Other than World of Warcraft, each game I have played has been a three to six month encounter.  While there are still games that I play semi-regularly, the tempest of activity has usually died down into a spring breeze at or around the three month mark.  It feels to me that we are inherently either gaming lifers, or game jumpers.  If you look at my own guild our I would say we have roughly sixty players that have only ever played WoW and cannot imagine playing another game.  Then there is a pool of forty or so that tend to play whatever happens to be the next great game in the internet cultural zeitgeist.  This experience has lead me to the new stance of giving a game three months of subscription and then evaluating where I stand after that.

Cash Shop Expansion

rift 2014-02-13 06-28-17-76 Yesterday the big 2.6 patch went in over in Rift and I have to say I have been watching this one with a bit of excitement.  There are a ton of new features going into the game and you can read highlights of them over on this little info blurb created by Trion.  This is the point at which I am going to be a bit of a downer, because after logging in last night I realized… the things I am most interested are really freaking expensive.  A big thing they added in was the ability to start applying cosmetic skins to your pets.  This has been one of my key frustrations with the pet classes that unlike the WoW Hunter we had no real control over what our pets looked like.  There have been some really ugly pets as well… I am looking at you emaciated beastlord blue tiger thing.  Most of these have improved to where the base pet is at least passable, but I would never turn down the opportunity to tweak the appearance.

Problem is that they are really expensive, in order to get all of the new skins… something that admittedly not everyone is going to want… they are running a special on them for roughly $70 worth of in game currency.  Once the special is over however that price quadruples for the full unlock.  Individual class based unlocks are more reasonable at around $7 per class.  These are of course guesstimates based on the fact that in the $20 bundle it breaks out to be 160 credits per dollar.  I feel like the whole budgie mount thing has maybe unfairly colored my opinion of the cash shop as a whole.  Once upon a time it felt extremely reasonable, but now everything just seems more expensive than I want to pay for it.

The biggest thing I was interested in during this patch was the Dreamweaving profession.  Once again however I was hit by the realization that in order to play with that it would involve me plunking down some cash to buy another trade skill extension.  I don’t want to roll a brand new character just to be able to play with the profession, and I don’t really want to unlearn any of my already max level professions from my characters to pick up this new one.  I realize it is a first world problem, and in a game like WoW we would have no choice at all but to do just that.  However last night I was being irrational and felt extremely frustrated by having to make that choice.

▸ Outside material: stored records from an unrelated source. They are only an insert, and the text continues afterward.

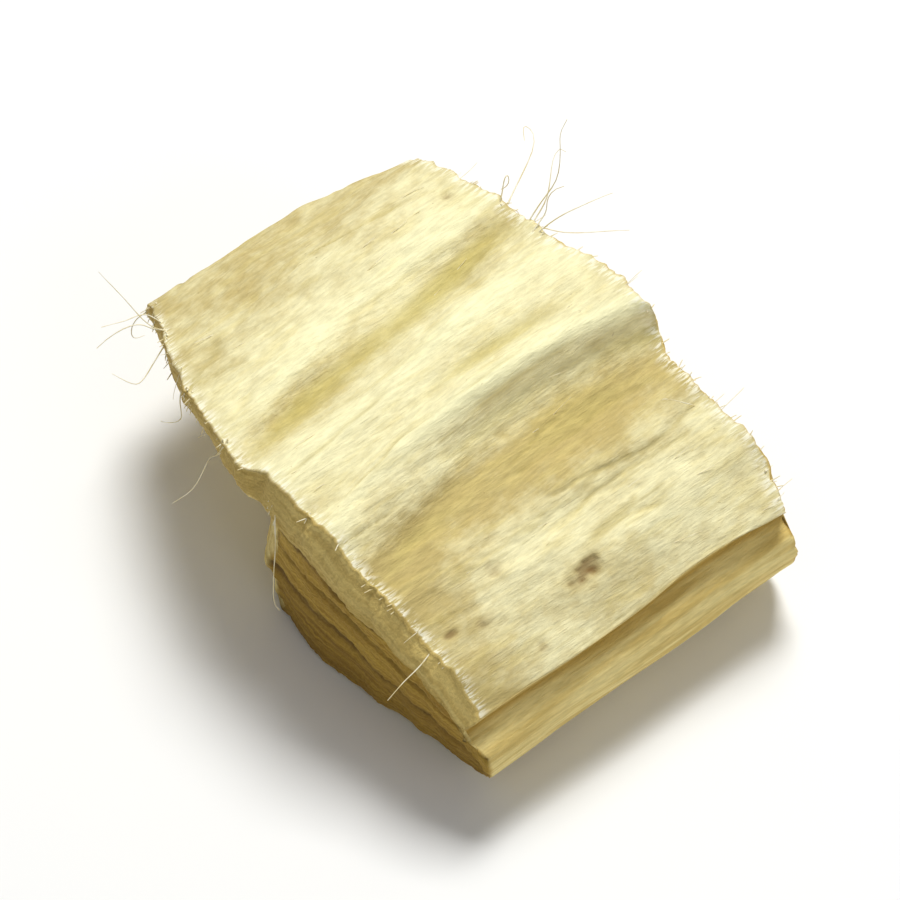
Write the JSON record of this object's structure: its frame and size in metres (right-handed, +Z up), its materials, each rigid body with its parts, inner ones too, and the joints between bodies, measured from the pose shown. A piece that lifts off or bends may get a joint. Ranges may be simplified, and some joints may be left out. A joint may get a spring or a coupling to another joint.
{
  "type": "marshmallow root piece",
  "caption": "Chopped piece of dried peeled marshmallow root with a furrowed, ridged outer skin, straight end cuts and a nearly flat underside.",
  "frame": {"origin": "middle of the underside, at the height of the surface the piece lies on", "axes": "+X across the grain towards the thinner side, +Y along the grain of the root, +Z up towards the ridged skin"},
  "size_m": [0.0128, 0.0094, 0.0054],
  "materials": {
    "dried_root": "dry, fibrous and matt"
  },
  "bodies": {
    "root": {"root_piece": "dried_root"}
  },
  "joints": []
}
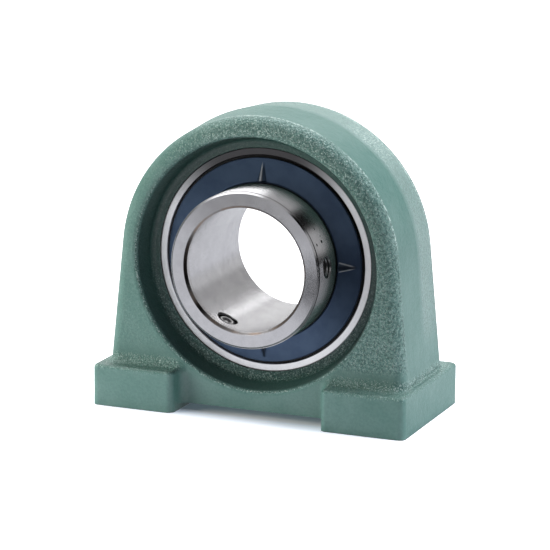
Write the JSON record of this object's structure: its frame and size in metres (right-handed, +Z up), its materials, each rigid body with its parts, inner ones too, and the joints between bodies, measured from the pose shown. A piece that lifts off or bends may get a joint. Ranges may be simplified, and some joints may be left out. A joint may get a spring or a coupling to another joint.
{
  "type": "pillow block bearing",
  "caption": "Pillow block bearing with a tapped base: a cast arch housing on foot pads holds a self-aligning ball bearing insert that set screws lock to the shaft.",
  "frame": {"origin": "centre of the pattern of tapped holes on the plane of the foot pads, under the bearing's centre", "axes": "+X along the base, +Y along the shaft from the locking collar to the back, +Z up"},
  "size_m": [0.121, 0.059, 0.1104],
  "materials": {
    "housing_casting": "matte",
    "outer_ring_steel": "satin",
    "inner_ring_steel": "satin",
    "ball_steel": "polished",
    "cage_steel": "satin",
    "seal_rubber": "matte",
    "slinger_coating": "satin",
    "screw_steel": "satin"
  },
  "bodies": {
    "housing": {"housing": "housing_casting"},
    "insert_outer": {"outer_ring": "outer_ring_steel", "seal_front": "seal_rubber", "seal_back": "seal_rubber"},
    "insert_inner": {"inner_ring": "inner_ring_steel", "slinger_front": "slinger_coating", "slinger_back": "slinger_coating"},
    "cage": {"cage_front": "cage_steel", "cage_back": "cage_steel", "cage_rivet_01": "cage_steel", "cage_rivet_02": "cage_steel", "cage_rivet_03": "cage_steel", "cage_rivet_04": "cage_steel", "cage_rivet_05": "cage_steel", "cage_rivet_06": "cage_steel", "cage_rivet_07": "cage_steel", "cage_rivet_08": "cage_steel", "cage_rivet_09": "cage_steel"},
    "ball_01": {"ball_01": "ball_steel"},
    "ball_02": {"ball_02": "ball_steel"},
    "ball_03": {"ball_03": "ball_steel"},
    "ball_04": {"ball_04": "ball_steel"},
    "ball_05": {"ball_05": "ball_steel"},
    "ball_06": {"ball_06": "ball_steel"},
    "ball_07": {"ball_07": "ball_steel"},
    "ball_08": {"ball_08": "ball_steel"},
    "ball_09": {"ball_09": "ball_steel"},
    "set_screw_right": {"set_screw_right": "screw_steel"},
    "set_screw_lower": {"set_screw_lower": "screw_steel"}
  },
  "joints": [
    {"name": "align_swivel", "type": "hinge", "parent": "housing", "child": "insert_outer", "pos_m": [0, 0, 0.056], "axis": [0, 0, 1], "range_deg": [-2, 2]},
    {"name": "shaft_spin", "type": "hinge", "parent": "insert_outer", "child": "insert_inner", "pos_m": [0, 0, 0.056], "axis": [0, 1, 0], "continuous": true},
    {"name": "cage_orbit", "type": "hinge", "parent": "insert_outer", "child": "cage", "pos_m": [0, 0, 0.056], "axis": [0, 1, 0], "continuous": true},
    {"name": "ball_01_spin", "type": "hinge", "parent": "cage", "child": "ball_01", "pos_m": [0, 0, 0.0885], "axis": [0, 1, 0], "continuous": true},
    {"name": "ball_02_spin", "type": "hinge", "parent": "cage", "child": "ball_02", "pos_m": [0.02089, 0, 0.0809], "axis": [0, 1, 0], "continuous": true},
    {"name": "ball_03_spin", "type": "hinge", "parent": "cage", "child": "ball_03", "pos_m": [0.03201, 0, 0.06164], "axis": [0, 1, 0], "continuous": true},
    {"name": "ball_04_spin", "type": "hinge", "parent": "cage", "child": "ball_04", "pos_m": [0.02815, 0, 0.03975], "axis": [0, 1, 0], "continuous": true},
    {"name": "ball_05_spin", "type": "hinge", "parent": "cage", "child": "ball_05", "pos_m": [0.01112, 0, 0.02546], "axis": [0, 1, 0], "continuous": true},
    {"name": "ball_06_spin", "type": "hinge", "parent": "cage", "child": "ball_06", "pos_m": [-0.01112, 0, 0.02546], "axis": [0, 1, 0], "continuous": true},
    {"name": "ball_07_spin", "type": "hinge", "parent": "cage", "child": "ball_07", "pos_m": [-0.02815, 0, 0.03975], "axis": [0, 1, 0], "continuous": true},
    {"name": "ball_08_spin", "type": "hinge", "parent": "cage", "child": "ball_08", "pos_m": [-0.03201, 0, 0.06164], "axis": [0, 1, 0], "continuous": true},
    {"name": "ball_09_spin", "type": "hinge", "parent": "cage", "child": "ball_09", "pos_m": [-0.02089, 0, 0.0809], "axis": [0, 1, 0], "continuous": true},
    {"name": "set_screw_right_travel", "type": "slide", "parent": "insert_inner", "child": "set_screw_right", "axis": [-0.9969, 0, -0.0785], "range_m": [-0.0014, 0.0008]},
    {"name": "set_screw_lower_travel", "type": "slide", "parent": "insert_inner", "child": "set_screw_lower", "axis": [0.4305, 0, 0.9026], "range_m": [-0.0014, 0.0008]}
  ],
  "couplings": [
    {"joint": "cage_orbit", "follows": "shaft_spin", "ratio": 0.40231},
    {"joint": "ball_01_spin", "follows": "shaft_spin", "ratio": -2.4614},
    {"joint": "ball_02_spin", "follows": "shaft_spin", "ratio": -2.4614},
    {"joint": "ball_03_spin", "follows": "shaft_spin", "ratio": -2.4614},
    {"joint": "ball_04_spin", "follows": "shaft_spin", "ratio": -2.4614},
    {"joint": "ball_05_spin", "follows": "shaft_spin", "ratio": -2.4614},
    {"joint": "ball_06_spin", "follows": "shaft_spin", "ratio": -2.4614},
    {"joint": "ball_07_spin", "follows": "shaft_spin", "ratio": -2.4614},
    {"joint": "ball_08_spin", "follows": "shaft_spin", "ratio": -2.4614},
    {"joint": "ball_09_spin", "follows": "shaft_spin", "ratio": -2.4614}
  ]
}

Basically the only thing left that really made me excited after having the other two shiny baubles behind a paywall I didn’t feel like crossing… was the bounty system.  I will admit I am pretty excited about this.  One of the features that I loved from Dark Age of Camelot that no other game has really gotten right was the ability to create trophies of certain mobs out in the world.  Our guild hall was full of these because I was constantly going out and collecting the “remains” needed to craft them.  Rift seems to have finally created a version of that system that looks like it will work in modern terms.  However after the frustrations up until that point, I just didn’t feel like sinking in the needed research to figure out exactly how the system worked. 

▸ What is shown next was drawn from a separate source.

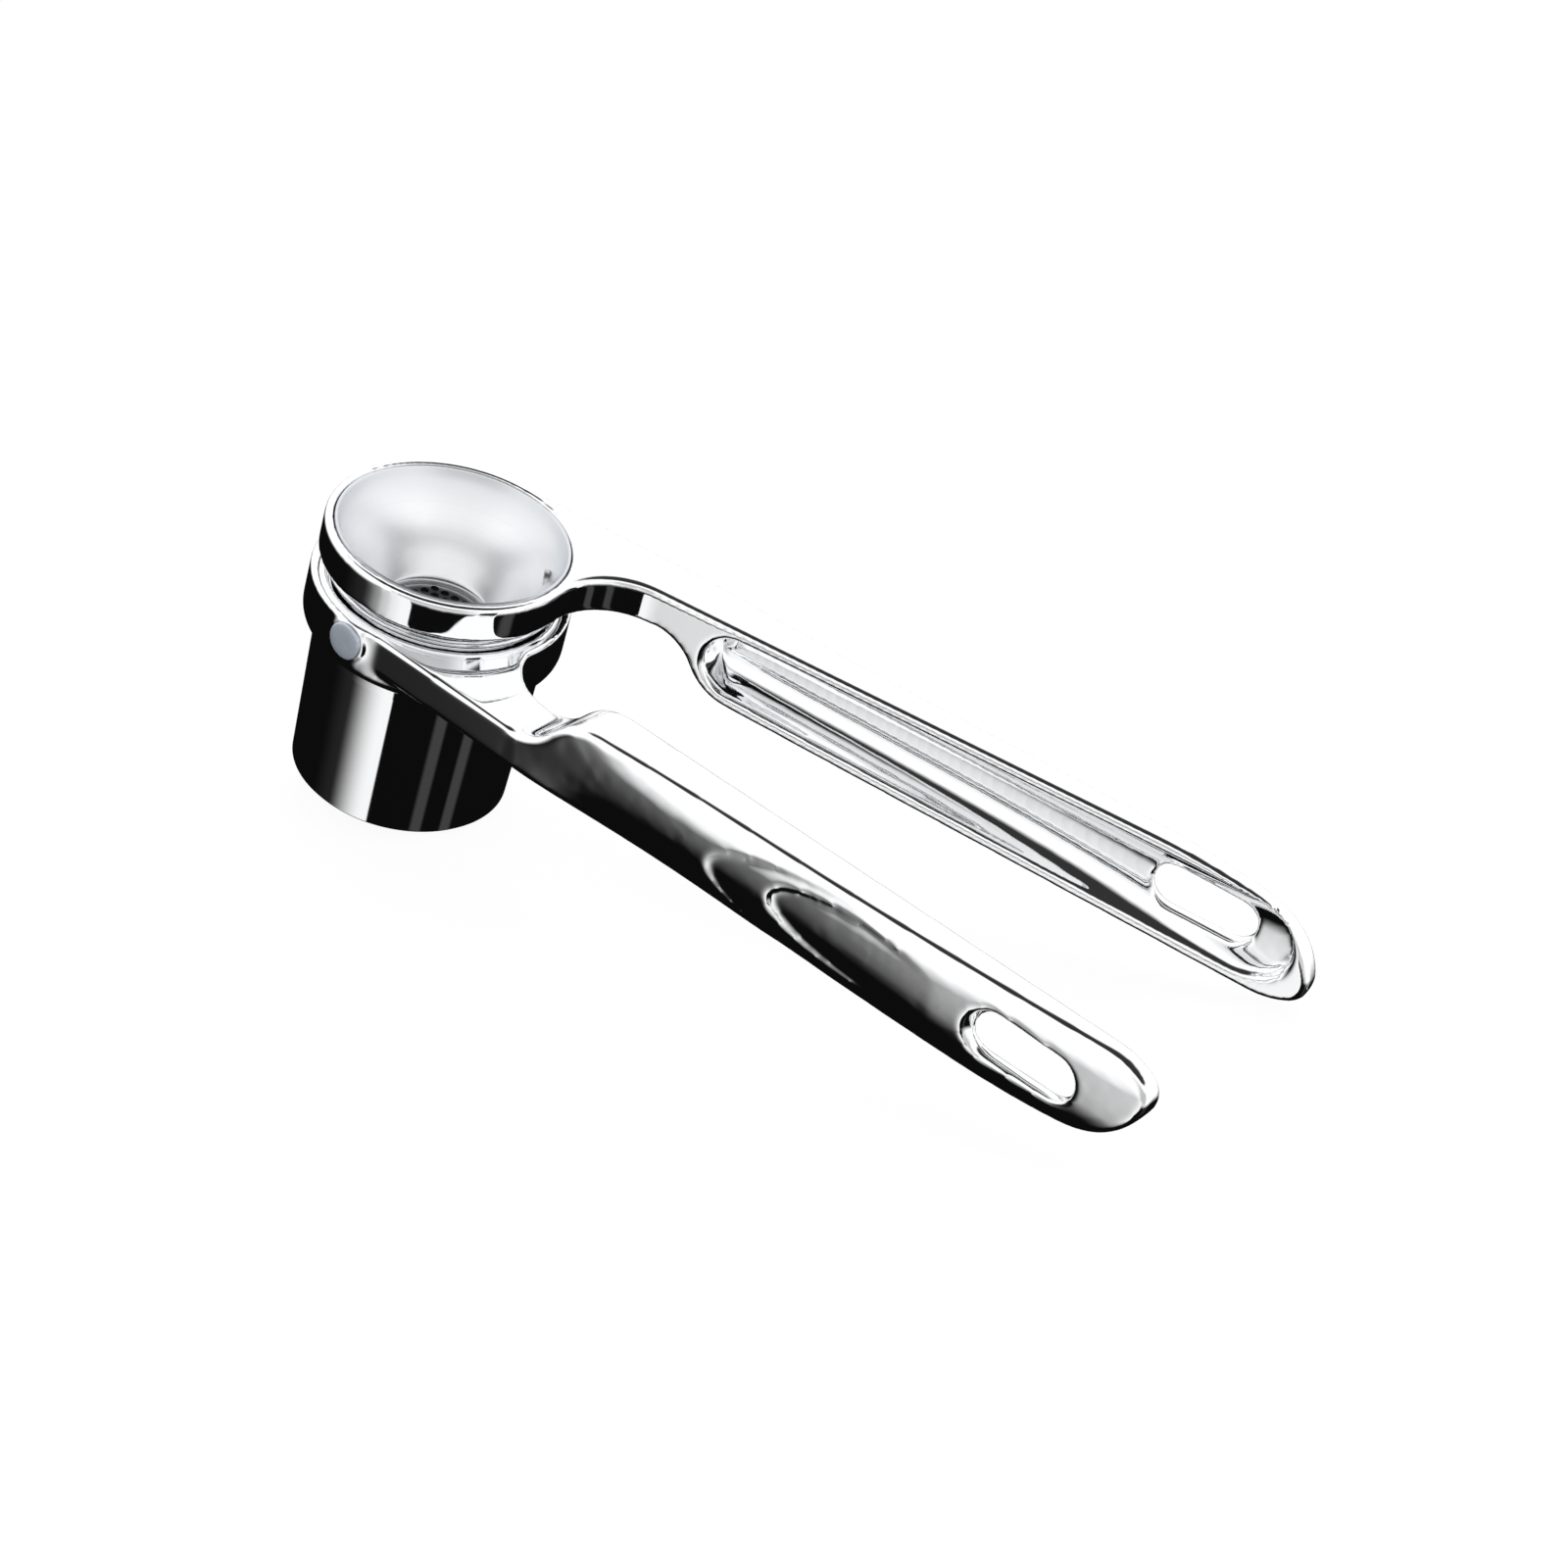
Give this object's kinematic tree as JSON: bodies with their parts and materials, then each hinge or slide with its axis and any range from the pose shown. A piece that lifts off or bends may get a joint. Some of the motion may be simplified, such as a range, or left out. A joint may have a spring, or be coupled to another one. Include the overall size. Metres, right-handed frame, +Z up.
{
  "type": "garlic press",
  "caption": "Chromed hand press with twin hollow handles swinging round an upright barrel, a funnel bowl with a strainer on top and a cam-driven plunger inside.",
  "frame": {"origin": "middle of the barrel's flat bottom face, on the chamber axis", "axes": "+Z up along the chamber axis towards the bowl, +X along the lower handle"},
  "size_m": [0.1804, 0.0731, 0.0518],
  "materials": {
    "chrome_arms": "mirror polished",
    "chrome_barrel": "mirror polished",
    "satin_bowl": "fine satin",
    "satin_pins": "satin",
    "polished_bearing": "polished",
    "black_washer": "moulded",
    "inner_steel": "turned",
    "seal_rubber": "moulded"
  },
  "bodies": {
    "lower": {"lower_arm": "chrome_arms", "barrel": "chrome_barrel", "barrel_cap": "chrome_barrel", "cap_seal": "seal_rubber", "foot_washer": "black_washer", "bearing_bush": "polished_bearing", "thrust_washer": "polished_bearing", "retaining_pins": "satin_pins"},
    "upper": {"upper_arm": "chrome_arms", "drive_sleeve": "inner_steel", "set_screws": "inner_steel", "bowl": "satin_bowl", "bowl_seal": "seal_rubber", "bowl_screw": "satin_pins", "strainer": "inner_steel"},
    "press": {"plunger": "inner_steel", "plunger_seal": "seal_rubber", "plunger_face": "inner_steel", "face_screw": "inner_steel", "cross_pin": "inner_steel"}
  },
  "joints": [
    {"name": "arm_swing", "type": "hinge", "parent": "lower", "child": "upper", "pos_m": [0, 0, 0.041], "axis": [0, 0, 1], "range_deg": [-13, 42]},
    {"name": "plunger_lift", "type": "slide", "parent": "upper", "child": "press", "axis": [0, 0, 1], "range_m": [-0.00734, 0.00228]}
  ],
  "couplings": [
    {"joint": "plunger_lift", "follows": "arm_swing", "m_per_rad": -0.01}
  ]
}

I am sure at some point soon I will revisit it and be happy as a clam hunting down trophies.  I just fear that this is he new reality for a game like Rift.  When we get a patch, it will involve a little bit of free content and a lot of content you will have to hit the cash shop button to be able to truly enjoy.  My frustration mostly is due the fact that I am a patron and have been one since the transition of that program.  I feel like overall that is a “bad deal” since the loyalty accrual is excessively slow, there is no monthly credit allowance, and we still end up having to buy the new baubles when they come out.  Sure the various daily buffs are nice, and I likely would not have made it to 60 on my rogue without them…  but it feels like there should be at least some regular allowance of credits that can add up over time to be able to buy stuff from the store.

International Cupid

Today in light of Valentines being tomorrow, I have a factoid that I rarely tell.  It is really weird how chance, fate, kismet… whatever you want to call it works sometimes.  My wife and I grew up thirty minutes apart from each other in neighboring towns.  It turns out that we knew several of the same people, went to several of the same places, and were probably in the same room multiple times during our lives.  We would not have met however were it not for a mutual friend in Belgium.  During the early days of the internet, we were both IRC junkies.  Internet Relay Chat opened up a door to a world much larger than our own, and let us converse with people around the world…  breakout out of our very limited small town upbringings.

Chatrooms in truth were a lot like we view guilds today, as a little social family that you hung out with.  People shifted back and forth between them freely, and much like running content with some friends guild you hopped back and forth between channels freely.  I’ve always been interested in programming and for awhile I got really into writing IRC bots.  I would build little games into them, with dice rollers, character sheets and combat.  It was through one of these bots that I met Hans.  He asked me to come help him out with one of the bots on his channel, and it was one of the nights I was in his channel working on it that I saw a familiar address pop into the channel.  Back in that day, you could see what internet service provider someone was connecting from, and over time I learned to immediately recognize all the local ones.

Out of the blue I messaged the new person who had entered the room saying something dumb to the equivalent of “not often that I see a local”.  Apparently I freaked her out a little, since at the time I was logged into the bot.  Observational skills were never a strong point.  Hans apparently verified that I was a nice guy, and non-stalkerish because over the course of the next few weeks we struck up a friendship.  Over Easter weekend she was heading back to her hometown, and we decided to meet up and go to the movies together.  At this point it was just two friends hanging out and meeting in real life.  We got along just fine, but neither of us was really looking for anything at that point so dating didn’t even dawn on either of us I don’t think.

As fate would have it, I was planning on transferring to the university she was attending, so at the very least it would be awesome to have some friends on campus.  It was not until I had actually transferred that sparks really happened.  To be honest we moved very quickly from “dating”, to being essentially inseparable from that point onwards.  There were no long drawn out courtship rituals for us, we were far more practical than that.  I still marvel at just how odd it was, that we had grown up so close to each other, but that it took someone half a world away to introduce us.  Years later as we talked about our childhoods we have come up with several points at which we were likely in the same place at the same time.  Thankfully we have an international cupid to thank for finally connecting us.